Todo lo que quería era volver a esos días y deseaba no haber estado nunca en ese barco. Pasaban las horas sin pena ni gloria.
Antes de la isla, solía mirar el reloj cada cinco minutos. Ahora no tenía noción del tiempo. Nos despertábamos, comíamos caracoles, nos hidratábamos con agua de coco y lo repetíamos una y otra vez.
Nos moríamos de frío, hambre y sed. Nos dolían los pies de tanto andar descalzos. El dolor y la angustia estaban en nuestros rostros, estábamos devastados.

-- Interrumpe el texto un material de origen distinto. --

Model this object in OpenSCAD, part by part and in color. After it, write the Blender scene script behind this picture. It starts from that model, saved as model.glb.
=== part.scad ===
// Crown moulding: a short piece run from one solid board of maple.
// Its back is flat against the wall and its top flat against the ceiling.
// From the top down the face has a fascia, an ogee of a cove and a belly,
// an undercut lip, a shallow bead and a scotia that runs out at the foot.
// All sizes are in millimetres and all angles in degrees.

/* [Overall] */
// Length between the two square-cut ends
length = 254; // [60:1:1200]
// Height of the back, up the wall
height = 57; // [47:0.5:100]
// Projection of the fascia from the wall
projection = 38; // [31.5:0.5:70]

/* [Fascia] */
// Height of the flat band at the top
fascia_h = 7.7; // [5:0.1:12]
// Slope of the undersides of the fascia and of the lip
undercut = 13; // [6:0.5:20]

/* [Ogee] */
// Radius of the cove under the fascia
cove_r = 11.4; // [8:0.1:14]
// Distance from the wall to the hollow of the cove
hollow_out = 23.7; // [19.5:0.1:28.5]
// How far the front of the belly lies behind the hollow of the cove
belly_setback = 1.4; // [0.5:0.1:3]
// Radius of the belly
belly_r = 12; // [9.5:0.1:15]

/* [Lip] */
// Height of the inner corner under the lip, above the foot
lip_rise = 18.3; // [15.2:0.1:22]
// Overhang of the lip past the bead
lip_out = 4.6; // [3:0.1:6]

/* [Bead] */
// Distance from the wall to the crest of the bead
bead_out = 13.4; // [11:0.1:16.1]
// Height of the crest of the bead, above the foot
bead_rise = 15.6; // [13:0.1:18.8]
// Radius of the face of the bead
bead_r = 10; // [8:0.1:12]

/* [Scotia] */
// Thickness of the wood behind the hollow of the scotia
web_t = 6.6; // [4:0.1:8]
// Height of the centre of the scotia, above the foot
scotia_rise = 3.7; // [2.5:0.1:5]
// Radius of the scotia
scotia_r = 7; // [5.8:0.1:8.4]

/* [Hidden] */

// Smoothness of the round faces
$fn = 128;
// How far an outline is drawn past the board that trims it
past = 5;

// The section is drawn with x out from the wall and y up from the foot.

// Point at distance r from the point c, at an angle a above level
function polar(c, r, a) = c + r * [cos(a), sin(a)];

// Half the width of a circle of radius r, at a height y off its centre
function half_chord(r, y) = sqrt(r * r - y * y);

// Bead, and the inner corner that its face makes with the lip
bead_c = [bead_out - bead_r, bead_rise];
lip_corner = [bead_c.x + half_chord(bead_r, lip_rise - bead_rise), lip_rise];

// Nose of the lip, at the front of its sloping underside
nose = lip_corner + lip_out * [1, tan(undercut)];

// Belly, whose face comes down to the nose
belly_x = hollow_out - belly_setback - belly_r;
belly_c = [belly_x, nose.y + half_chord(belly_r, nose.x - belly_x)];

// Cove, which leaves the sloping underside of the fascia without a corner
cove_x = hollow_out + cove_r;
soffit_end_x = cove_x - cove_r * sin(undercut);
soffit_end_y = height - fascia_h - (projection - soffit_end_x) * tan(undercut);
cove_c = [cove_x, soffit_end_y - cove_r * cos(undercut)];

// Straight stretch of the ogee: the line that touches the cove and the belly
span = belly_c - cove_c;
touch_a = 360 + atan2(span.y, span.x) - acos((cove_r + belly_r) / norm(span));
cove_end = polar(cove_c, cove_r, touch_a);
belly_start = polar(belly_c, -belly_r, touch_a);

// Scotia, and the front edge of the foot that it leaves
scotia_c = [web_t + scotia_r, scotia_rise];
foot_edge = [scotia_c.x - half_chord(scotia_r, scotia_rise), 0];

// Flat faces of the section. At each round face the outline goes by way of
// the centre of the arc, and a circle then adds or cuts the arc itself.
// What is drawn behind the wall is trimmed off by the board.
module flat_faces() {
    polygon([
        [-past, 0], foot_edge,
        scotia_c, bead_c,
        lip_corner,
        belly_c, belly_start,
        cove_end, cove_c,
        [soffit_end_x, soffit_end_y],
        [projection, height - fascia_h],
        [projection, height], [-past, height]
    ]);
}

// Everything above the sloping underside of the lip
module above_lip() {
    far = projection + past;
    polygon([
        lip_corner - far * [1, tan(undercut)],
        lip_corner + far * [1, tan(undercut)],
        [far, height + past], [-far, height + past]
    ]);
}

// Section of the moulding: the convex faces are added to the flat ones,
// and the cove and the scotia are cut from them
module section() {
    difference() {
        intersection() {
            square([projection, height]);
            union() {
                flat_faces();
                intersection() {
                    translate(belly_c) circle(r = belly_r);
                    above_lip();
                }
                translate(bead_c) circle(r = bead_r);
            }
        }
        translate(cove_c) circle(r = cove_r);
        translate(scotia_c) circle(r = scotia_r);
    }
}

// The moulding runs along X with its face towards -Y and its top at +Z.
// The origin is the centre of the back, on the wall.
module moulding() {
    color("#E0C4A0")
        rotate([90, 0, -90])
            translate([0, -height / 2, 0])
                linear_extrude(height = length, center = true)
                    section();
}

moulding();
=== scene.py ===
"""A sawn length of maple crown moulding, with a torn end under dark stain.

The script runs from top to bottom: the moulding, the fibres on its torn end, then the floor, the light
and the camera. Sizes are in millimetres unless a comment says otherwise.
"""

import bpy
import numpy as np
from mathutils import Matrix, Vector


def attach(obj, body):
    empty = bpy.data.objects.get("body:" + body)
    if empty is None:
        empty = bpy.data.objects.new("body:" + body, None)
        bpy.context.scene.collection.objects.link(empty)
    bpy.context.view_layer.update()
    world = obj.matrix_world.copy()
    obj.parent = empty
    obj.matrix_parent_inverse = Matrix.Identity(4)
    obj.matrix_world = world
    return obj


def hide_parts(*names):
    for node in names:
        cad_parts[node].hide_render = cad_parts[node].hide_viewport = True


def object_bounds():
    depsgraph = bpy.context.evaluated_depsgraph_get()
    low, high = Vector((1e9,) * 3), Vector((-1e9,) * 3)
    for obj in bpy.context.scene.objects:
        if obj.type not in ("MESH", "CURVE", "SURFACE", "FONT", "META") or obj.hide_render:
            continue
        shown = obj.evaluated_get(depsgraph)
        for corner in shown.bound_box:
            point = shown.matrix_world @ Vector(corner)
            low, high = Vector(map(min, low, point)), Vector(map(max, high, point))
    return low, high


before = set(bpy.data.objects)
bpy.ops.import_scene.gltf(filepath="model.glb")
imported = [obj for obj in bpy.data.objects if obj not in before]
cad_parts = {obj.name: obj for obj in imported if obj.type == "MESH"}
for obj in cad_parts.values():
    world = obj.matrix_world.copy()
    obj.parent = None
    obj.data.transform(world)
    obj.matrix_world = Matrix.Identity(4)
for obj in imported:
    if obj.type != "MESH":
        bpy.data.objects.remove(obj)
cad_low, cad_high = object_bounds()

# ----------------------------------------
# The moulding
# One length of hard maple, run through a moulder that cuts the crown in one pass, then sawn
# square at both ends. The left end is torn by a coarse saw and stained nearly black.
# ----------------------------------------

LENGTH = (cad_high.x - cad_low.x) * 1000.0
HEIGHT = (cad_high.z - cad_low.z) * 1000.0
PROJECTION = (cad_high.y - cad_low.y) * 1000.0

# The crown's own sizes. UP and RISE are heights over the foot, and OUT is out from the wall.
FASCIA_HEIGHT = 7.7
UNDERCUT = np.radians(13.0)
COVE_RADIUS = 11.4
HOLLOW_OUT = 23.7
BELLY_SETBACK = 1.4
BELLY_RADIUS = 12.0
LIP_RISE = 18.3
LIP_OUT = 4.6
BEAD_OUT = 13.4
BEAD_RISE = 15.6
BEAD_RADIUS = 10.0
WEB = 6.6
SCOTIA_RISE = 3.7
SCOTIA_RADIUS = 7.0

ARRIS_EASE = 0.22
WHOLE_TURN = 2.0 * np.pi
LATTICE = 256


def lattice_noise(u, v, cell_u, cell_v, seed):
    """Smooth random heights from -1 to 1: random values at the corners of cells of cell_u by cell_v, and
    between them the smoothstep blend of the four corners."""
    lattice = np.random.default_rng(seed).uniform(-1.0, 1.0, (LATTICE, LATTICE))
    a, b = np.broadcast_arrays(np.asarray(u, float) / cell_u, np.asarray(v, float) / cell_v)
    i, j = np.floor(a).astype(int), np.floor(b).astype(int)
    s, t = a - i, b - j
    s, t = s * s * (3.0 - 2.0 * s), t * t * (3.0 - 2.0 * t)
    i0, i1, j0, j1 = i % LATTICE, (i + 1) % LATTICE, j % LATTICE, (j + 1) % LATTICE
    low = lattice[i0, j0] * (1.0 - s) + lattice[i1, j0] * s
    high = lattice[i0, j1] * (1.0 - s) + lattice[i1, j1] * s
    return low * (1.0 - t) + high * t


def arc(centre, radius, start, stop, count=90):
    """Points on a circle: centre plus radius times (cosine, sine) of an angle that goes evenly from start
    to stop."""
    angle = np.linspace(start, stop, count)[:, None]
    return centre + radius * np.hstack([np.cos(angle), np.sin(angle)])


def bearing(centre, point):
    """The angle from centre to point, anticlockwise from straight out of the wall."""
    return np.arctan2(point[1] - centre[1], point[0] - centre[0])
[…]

Los días seguían pasando y nos estábamos quedando sin ideas. Nuestras llamadas de ayuda parecían en vano; no sabíamos qué más hacer. Las esperanzas que teníamos se agotaron con el tiempo y todo parecía ser inútil.
A medida que las defensas de mi cuerpo disminuían, iba perdiendo las fuerzas. No podía estar de pie, ni mucho menos pensar. Cuando los días se volvieron críticos, hasta se me dificultaba hablar. Balbuceábamos, pero nos entendiamos.
El momento más triste fue cuando, ya sin fuerzas, nos dimos por vencidos. Estábamos entre la vida y la muerte.
Una mañana abrimos los ojos y no sabíamos que todo estaba por cambiar.
Repetimos nuestra rutina típica. Abrimos un par de cocos y nos hidratamos. Por lo que se sintió como la milésima vez, escribimos la palabra «AYUDA», que cada vez era más y más grande.
Nos quedamos gritando sin parar hasta que nos quedamos sin voz. Hicimos movimientos con nuestras manos mientras miramos hacia el cielo. Nuestros ojos estában vidriosos, queríamos llorar.
Entonces, de repente, apareció un ángel entre las nubes, un salvador. Un avión de la Guardia Costera nos vio junto con nuestra palabra, «AYUDA». Les gritamos que bajaran y nos sacaran de allí.
No podíamos creer que estuviera sucediendo. Un revoltijo de sensaciones nos inundó y estábamos extasiados. Había llegado nuestro momento. Saldríamos de allí.
En ese momento, la Guardia Costera nos arrojó una bolsa con provisiones y una radio para que pudiéramos comunicarnos. Después de eso, todo fue una celebración.
Recibimos la alerta de que nos recogerían en los próximos días. Vivimos esos días como ningún otro. Regresó la felicidad. Nuestro insomnio, nuestros mil intentos de gritar pidiendo ayuda, cada momento en la isla para sobrevivir había dado sus frutos.
Con la comida que dejaron, ya estábamos mejor físicamente. Todavía hacía mucho frío, estábamos sucios y nuestras defensas estaban bajas, pero todo estaba a punto de cambiar.
Por fin, esa pesadilla llegó a su fin. Cuando tocamos tierra firme, estábamos muy emocionados.
La Guardia Costera nos trasladó al Centro Médico de Lower Keys en Florida en los Estados Unidos.
Escuché a uno de los pilotos decir que fue fantástico que pudiéramos sobrevivir tantos días en una isla desierta; fue casi un milagro.
Treinta y tres días en la isla fueron una eternidad para nosotros.
El rescate fue un sueño y estábamos asombrados, relajados y tranquilos. Gracias al destino, viví para contar la historia.